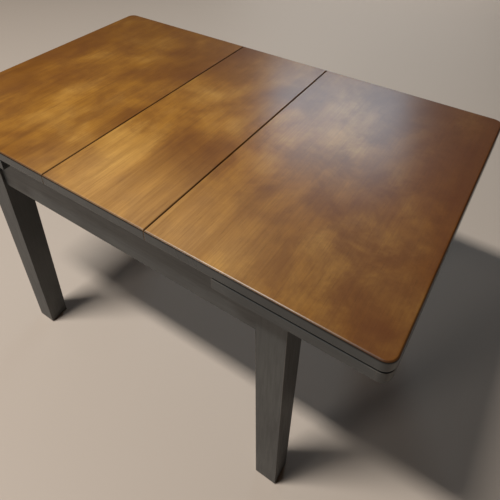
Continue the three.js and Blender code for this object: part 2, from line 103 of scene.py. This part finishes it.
class Nodes:
    """Short calls for a material's node tree."""

    def __init__(self, name):
        self.material = bpy.data.materials.new(name)
        self.material.use_nodes = True
        self.tree = self.material.node_tree
        self.shader = self.tree.nodes["Principled BSDF"]

    def add(self, kind, **settings):
        node = self.tree.nodes.new(kind)
        for key, value in settings.items():
            setattr(node, key, value)
        return node

    def link(self, source, target):
        self.tree.links.new(source, target)

    def feed(self, socket, value):
        if isinstance(value, bpy.types.NodeSocket):
            self.link(value, socket)
        else:
            socket.default_value = value

    def place(self, scale, shift=(0, 0, 0)):
        """Object coordinates in metres, scaled per axis and shifted."""
        coordinates = self.add("ShaderNodeTexCoord")
        mapping = self.add("ShaderNodeMapping")
        mapping.inputs["Scale"].default_value = scale
        mapping.inputs["Location"].default_value = shift
        self.link(coordinates.outputs["Object"], mapping.inputs["Vector"])
        return mapping.outputs["Vector"]

    def noise(self, vector, scale, detail=4.0, roughness=0.55, distortion=0.0):
        node = self.add("ShaderNodeTexNoise")
        self.link(vector, node.inputs["Vector"])
        node.inputs["Scale"].default_value = scale
        node.inputs["Detail"].default_value = detail
        node.inputs["Roughness"].default_value = roughness
        node.inputs["Distortion"].default_value = distortion
        return node.outputs["Fac"]

    def ramp(self, value, stops, mode="LINEAR"):
        """stops: (position, colour or grey level) pairs."""
        node = self.add("ShaderNodeValToRGB")
        node.color_ramp.interpolation = mode
        elements = node.color_ramp.elements
        while len(elements) < len(stops):
            elements.new(0.5)
        for element, (position, colour) in zip(elements, stops):
            element.position = position
            element.color = colour if isinstance(colour, tuple) else (colour, colour, colour, 1)
        self.link(value, node.inputs["Fac"])
        return node.outputs["Color"]

    def math(self, operation, first, second=0.5):
        node = self.add("ShaderNodeMath", operation=operation)
        self.feed(node.inputs[0], first)
        self.feed(node.inputs[1], second)
        return node.outputs[0]

    def stretch(self, value, low, high, new_low, new_high):
        """A smooth step from one range of values to another."""
        node = self.add("ShaderNodeMapRange", interpolation_type="SMOOTHSTEP")
        self.link(value, node.inputs["Value"])
        node.inputs["From Min"].default_value = low
        node.inputs["From Max"].default_value = high
        node.inputs["To Min"].default_value = new_low
        node.inputs["To Max"].default_value = new_high
        return node.outputs["Result"]

    def mix_colours(self, factor, first, second, blend="MIX"):
        node = self.add("ShaderNodeMix", data_type="RGBA", blend_type=blend)
        colour_inputs = [socket for socket in node.inputs if socket.type == "RGBA"]
        self.feed(node.inputs[0], factor)
        self.feed(colour_inputs[0], first)
        self.feed(colour_inputs[1], second)
        return [socket for socket in node.outputs if socket.type == "RGBA"][0]

    def mix_values(self, factor, first, second):
        node = self.add("ShaderNodeMix", data_type="FLOAT")
        self.feed(node.inputs[0], factor)
        self.feed(node.inputs[2], first)
        self.feed(node.inputs[3], second)
        return node.outputs[0]

    def axis(self, name):
        """One object coordinate in metres."""
        coordinates = self.add("ShaderNodeTexCoord")
        parts = self.add("ShaderNodeSeparateXYZ")
        self.link(coordinates.outputs["Object"], parts.inputs[0])
        return parts.outputs[name]

    def edge_wear(self, radius):
        """1 near sharp edges, 0 elsewhere."""
        bevel = self.add("ShaderNodeBevel", samples=6)
        bevel.inputs["Radius"].default_value = radius
        geometry = self.add("ShaderNodeNewGeometry")
        dot = self.add("ShaderNodeVectorMath", operation="DOT_PRODUCT")
        self.link(bevel.outputs["Normal"], dot.inputs[0])
        self.link(geometry.outputs["Normal"], dot.inputs[1])
        return self.stretch(dot.outputs["Value"], 0.999, 0.93, 0.0, 1.0)

    def eased(self, radius):
        """Normals rounded over the facets of an arris."""
        bevel = self.add("ShaderNodeBevel", samples=6)
        bevel.inputs["Radius"].default_value = radius
        return bevel.outputs["Normal"]

    def bump(self, height, strength, distance, normal=None):
        node = self.add("ShaderNodeBump")
        if normal is not None:
            self.link(normal, node.inputs["Normal"])
        node.inputs["Strength"].default_value = strength
        node.inputs["Distance"].default_value = distance
        self.link(height, node.inputs["Height"])
        return node.outputs["Normal"]


def rgb(red, green, blue):
    """An sRGB colour in 0-255 as a linear node colour."""
    def linear(level):
        level /= 255
        return level / 12.92 if level <= 0.04045 else ((level + 0.055) / 1.055) ** 2.4
    return (linear(red), linear(green), linear(blue), 1.0)


# ---------------------------------------------------------------------- materials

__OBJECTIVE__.
Repeat the material in full, exactly as it stands.

__SOLUTION TO THE EXERCISE__.
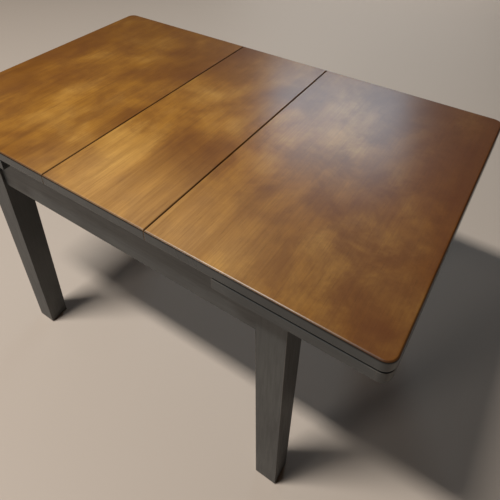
Continue the three.js and Blender code for this object: part 2, from line 103 of scene.py. This part finishes it.
class Nodes:
    """Short calls for a material's node tree."""

    def __init__(self, name):
        self.material = bpy.data.materials.new(name)
        self.material.use_nodes = True
        self.tree = self.material.node_tree
        self.shader = self.tree.nodes["Principled BSDF"]

    def add(self, kind, **settings):
        node = self.tree.nodes.new(kind)
        for key, value in settings.items():
            setattr(node, key, value)
        return node

    def link(self, source, target):
        self.tree.links.new(source, target)

    def feed(self, socket, value):
        if isinstance(value, bpy.types.NodeSocket):
            self.link(value, socket)
        else:
            socket.default_value = value

    def place(self, scale, shift=(0, 0, 0)):
        """Object coordinates in metres, scaled per axis and shifted."""
        coordinates = self.add("ShaderNodeTexCoord")
        mapping = self.add("ShaderNodeMapping")
        mapping.inputs["Scale"].default_value = scale
        mapping.inputs["Location"].default_value = shift
        self.link(coordinates.outputs["Object"], mapping.inputs["Vector"])
        return mapping.outputs["Vector"]

    def noise(self, vector, scale, detail=4.0, roughness=0.55, distortion=0.0):
        node = self.add("ShaderNodeTexNoise")
        self.link(vector, node.inputs["Vector"])
        node.inputs["Scale"].default_value = scale
        node.inputs["Detail"].default_value = detail
        node.inputs["Roughness"].default_value = roughness
        node.inputs["Distortion"].default_value = distortion
        return node.outputs["Fac"]

    def ramp(self, value, stops, mode="LINEAR"):
        """stops: (position, colour or grey level) pairs."""
        node = self.add("ShaderNodeValToRGB")
        node.color_ramp.interpolation = mode
        elements = node.color_ramp.elements
        while len(elements) < len(stops):
            elements.new(0.5)
        for element, (position, colour) in zip(elements, stops):
            element.position = position
            element.color = colour if isinstance(colour, tuple) else (colour, colour, colour, 1)
        self.link(value, node.inputs["Fac"])
        return node.outputs["Color"]

    def math(self, operation, first, second=0.5):
        node = self.add("ShaderNodeMath", operation=operation)
        self.feed(node.inputs[0], first)
        self.feed(node.inputs[1], second)
        return node.outputs[0]

    def stretch(self, value, low, high, new_low, new_high):
        """A smooth step from one range of values to another."""
        node = self.add("ShaderNodeMapRange", interpolation_type="SMOOTHSTEP")
        self.link(value, node.inputs["Value"])
        node.inputs["From Min"].default_value = low
        node.inputs["From Max"].default_value = high
        node.inputs["To Min"].default_value = new_low
        node.inputs["To Max"].default_value = new_high
        return node.outputs["Result"]

    def mix_colours(self, factor, first, second, blend="MIX"):
        node = self.add("ShaderNodeMix", data_type="RGBA", blend_type=blend)
        colour_inputs = [socket for socket in node.inputs if socket.type == "RGBA"]
        self.feed(node.inputs[0], factor)
        self.feed(colour_inputs[0], first)
        self.feed(colour_inputs[1], second)
        return [socket for socket in node.outputs if socket.type == "RGBA"][0]

    def mix_values(self, factor, first, second):
        node = self.add("ShaderNodeMix", data_type="FLOAT")
        self.feed(node.inputs[0], factor)
        self.feed(node.inputs[2], first)
        self.feed(node.inputs[3], second)
        return node.outputs[0]

    def axis(self, name):
        """One object coordinate in metres."""
        coordinates = self.add("ShaderNodeTexCoord")
        parts = self.add("ShaderNodeSeparateXYZ")
        self.link(coordinates.outputs["Object"], parts.inputs[0])
        return parts.outputs[name]

    def edge_wear(self, radius):
        """1 near sharp edges, 0 elsewhere."""
        bevel = self.add("ShaderNodeBevel", samples=6)
        bevel.inputs["Radius"].default_value = radius
        geometry = self.add("ShaderNodeNewGeometry")
        dot = self.add("ShaderNodeVectorMath", operation="DOT_PRODUCT")
        self.link(bevel.outputs["Normal"], dot.inputs[0])
        self.link(geometry.outputs["Normal"], dot.inputs[1])
        return self.stretch(dot.outputs["Value"], 0.999, 0.93, 0.0, 1.0)

    def eased(self, radius):
        """Normals rounded over the facets of an arris."""
        bevel = self.add("ShaderNodeBevel", samples=6)
        bevel.inputs["Radius"].default_value = radius
        return bevel.outputs["Normal"]

    def bump(self, height, strength, distance, normal=None):
        node = self.add("ShaderNodeBump")
        if normal is not None:
            self.link(normal, node.inputs["Normal"])
        node.inputs["Strength"].default_value = strength
        node.inputs["Distance"].default_value = distance
        self.link(height, node.inputs["Height"])
        return node.outputs["Normal"]


def rgb(red, green, blue):
    """An sRGB colour in 0-255 as a linear node colour."""
    def linear(level):
        level /= 255
        return level / 12.92 if level <= 0.04045 else ((level + 0.055) / 1.055) ** 2.4
    return (linear(red), linear(green), linear(blue), 1.0)


# ---------------------------------------------------------------------- materials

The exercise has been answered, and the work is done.